Challenge
Quote the listing below in its entirety.

--- start Information shown ---

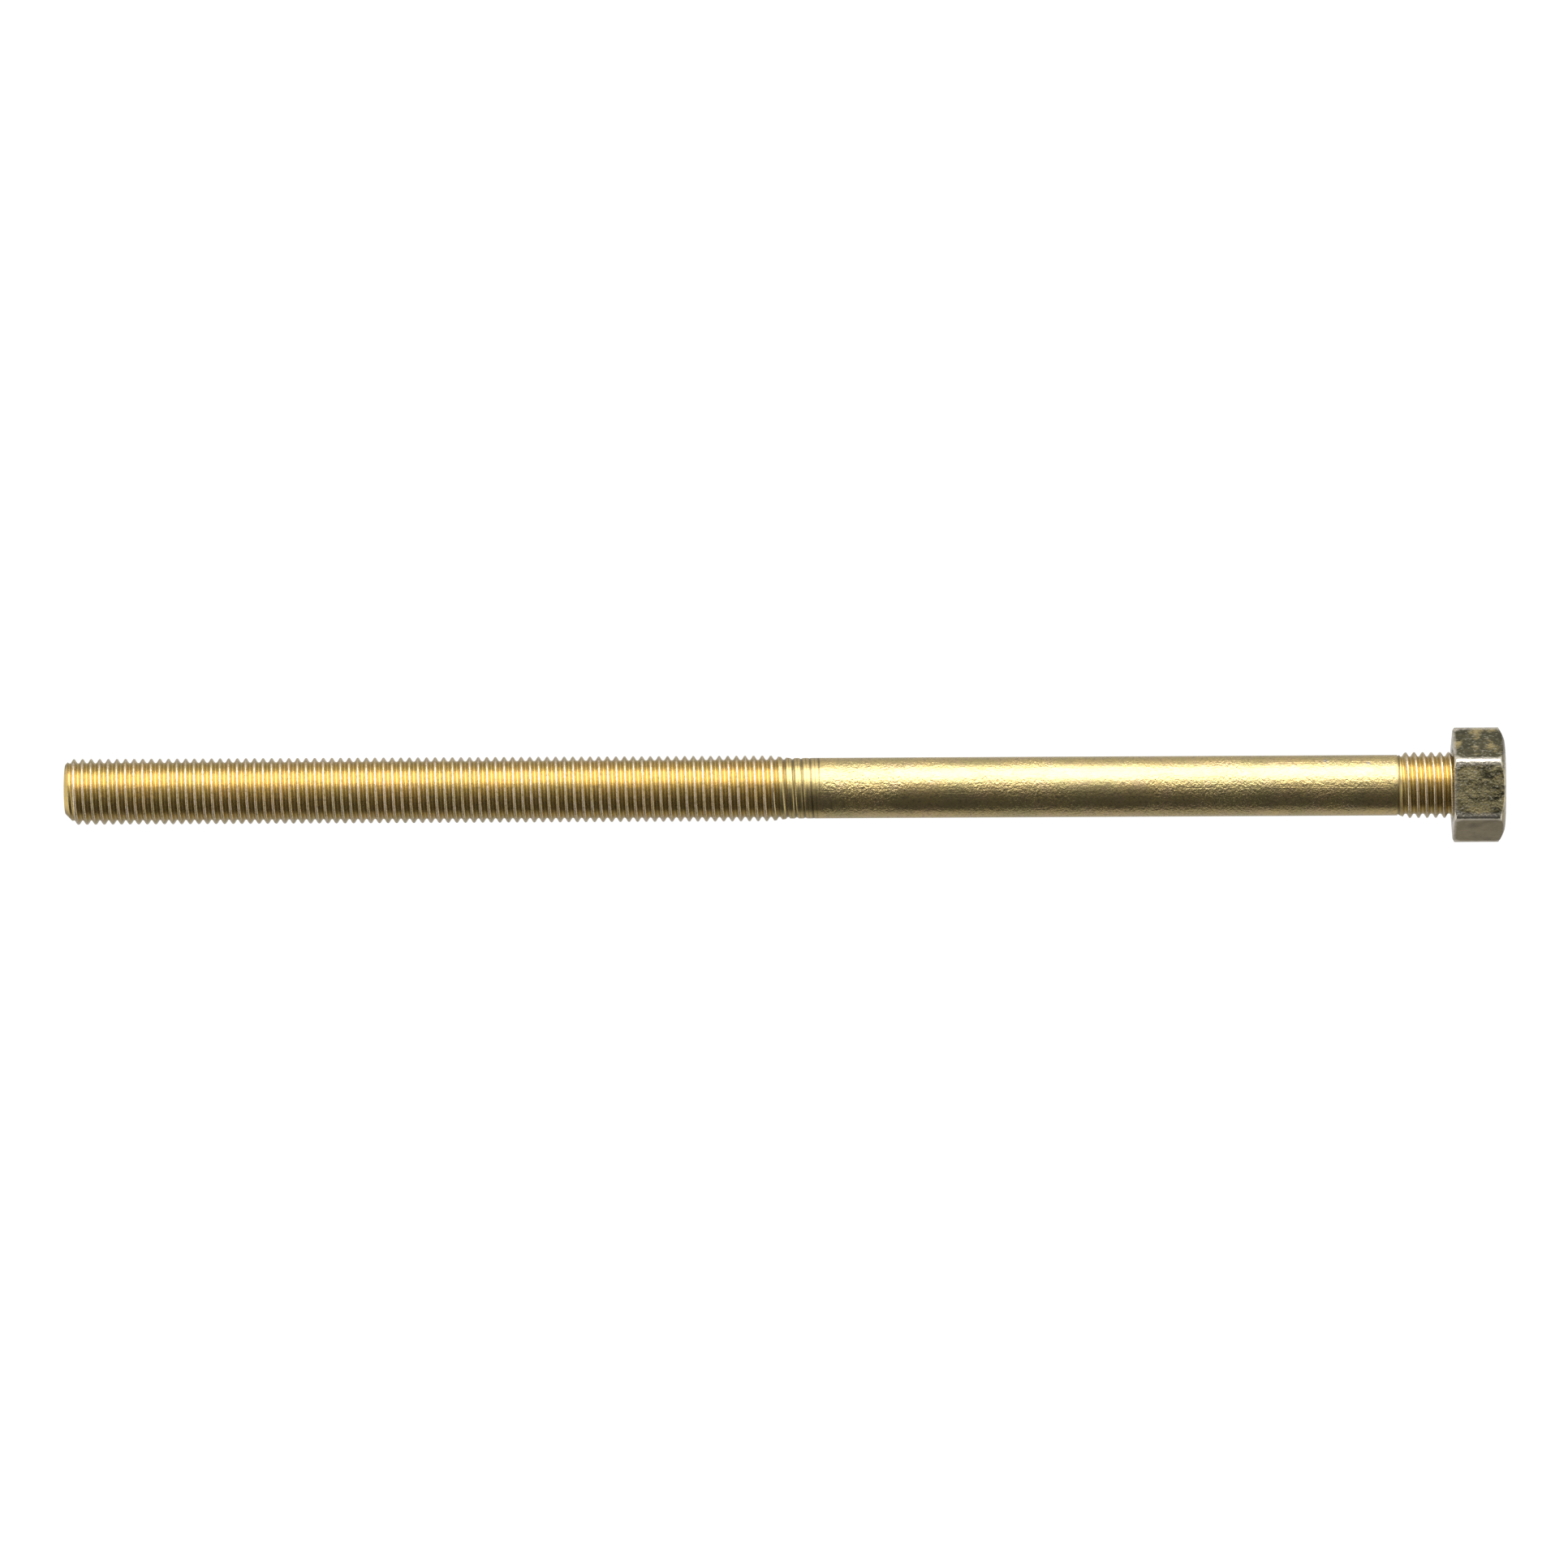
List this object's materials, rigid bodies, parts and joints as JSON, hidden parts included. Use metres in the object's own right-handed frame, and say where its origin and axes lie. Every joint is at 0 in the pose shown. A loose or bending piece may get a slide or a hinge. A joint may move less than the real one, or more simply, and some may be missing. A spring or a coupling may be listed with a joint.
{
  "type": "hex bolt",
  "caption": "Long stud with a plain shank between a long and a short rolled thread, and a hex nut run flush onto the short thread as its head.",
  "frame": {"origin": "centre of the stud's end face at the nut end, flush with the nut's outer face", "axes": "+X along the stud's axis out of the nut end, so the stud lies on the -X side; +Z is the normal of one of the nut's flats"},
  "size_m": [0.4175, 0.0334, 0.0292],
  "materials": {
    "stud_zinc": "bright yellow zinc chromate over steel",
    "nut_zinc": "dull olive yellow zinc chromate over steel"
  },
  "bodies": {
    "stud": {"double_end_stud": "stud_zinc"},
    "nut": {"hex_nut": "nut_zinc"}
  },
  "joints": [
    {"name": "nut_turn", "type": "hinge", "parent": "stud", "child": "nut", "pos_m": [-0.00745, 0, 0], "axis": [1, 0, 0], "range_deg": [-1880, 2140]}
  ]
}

--- end Information shown ---

The response
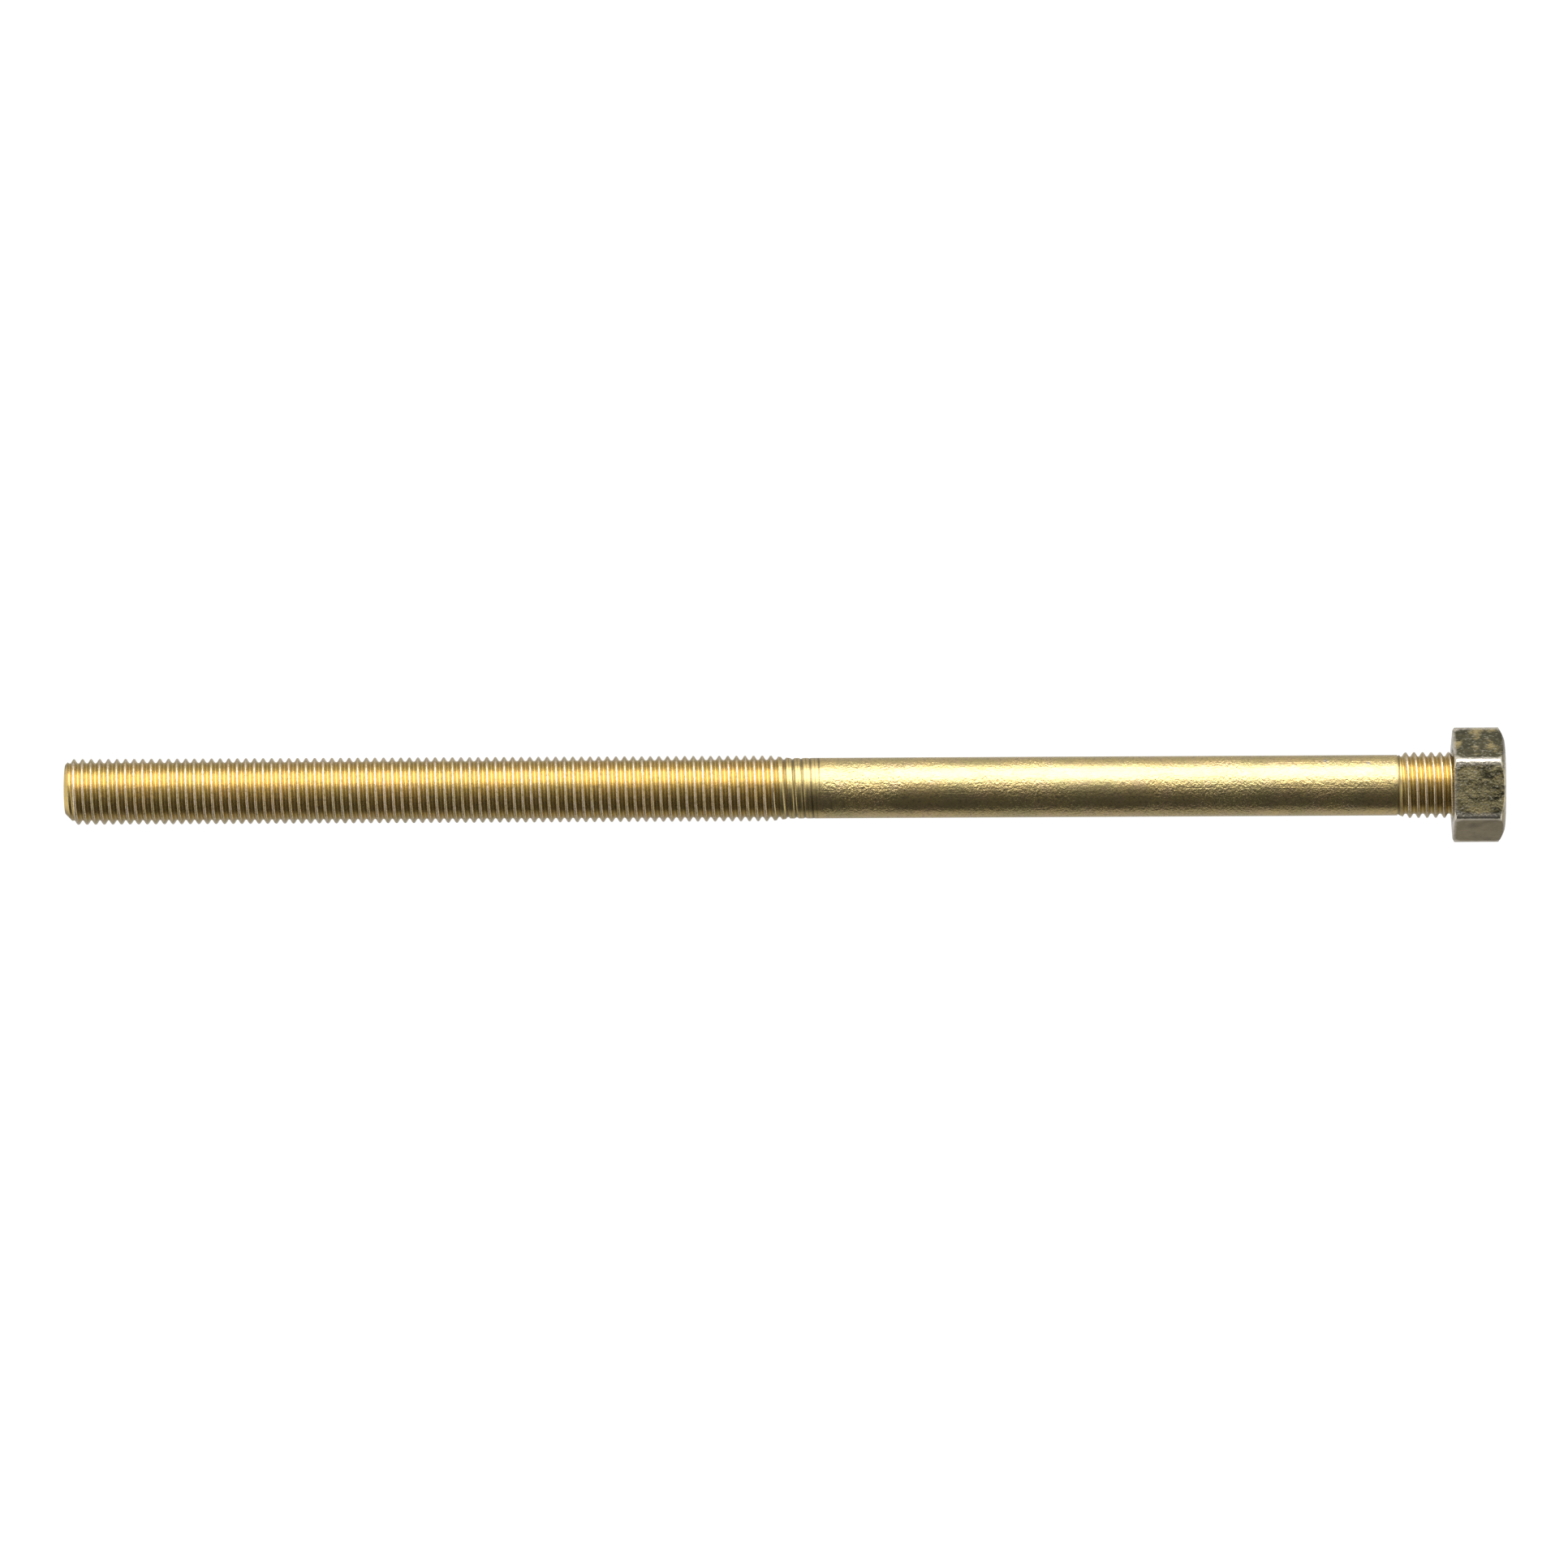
List this object's materials, rigid bodies, parts and joints as JSON, hidden parts included. Use metres in the object's own right-handed frame, and say where its origin and axes lie. Every joint is at 0 in the pose shown. A loose or bending piece may get a slide or a hinge. A joint may move less than the real one, or more simply, and some may be missing. A spring or a coupling may be listed with a joint.
{
  "type": "hex bolt",
  "caption": "Long stud with a plain shank between a long and a short rolled thread, and a hex nut run flush onto the short thread as its head.",
  "frame": {"origin": "centre of the stud's end face at the nut end, flush with the nut's outer face", "axes": "+X along the stud's axis out of the nut end, so the stud lies on the -X side; +Z is the normal of one of the nut's flats"},
  "size_m": [0.4175, 0.0334, 0.0292],
  "materials": {
    "stud_zinc": "bright yellow zinc chromate over steel",
    "nut_zinc": "dull olive yellow zinc chromate over steel"
  },
  "bodies": {
    "stud": {"double_end_stud": "stud_zinc"},
    "nut": {"hex_nut": "nut_zinc"}
  },
  "joints": [
    {"name": "nut_turn", "type": "hinge", "parent": "stud", "child": "nut", "pos_m": [-0.00745, 0, 0], "axis": [1, 0, 0], "range_deg": [-1880, 2140]}
  ]
}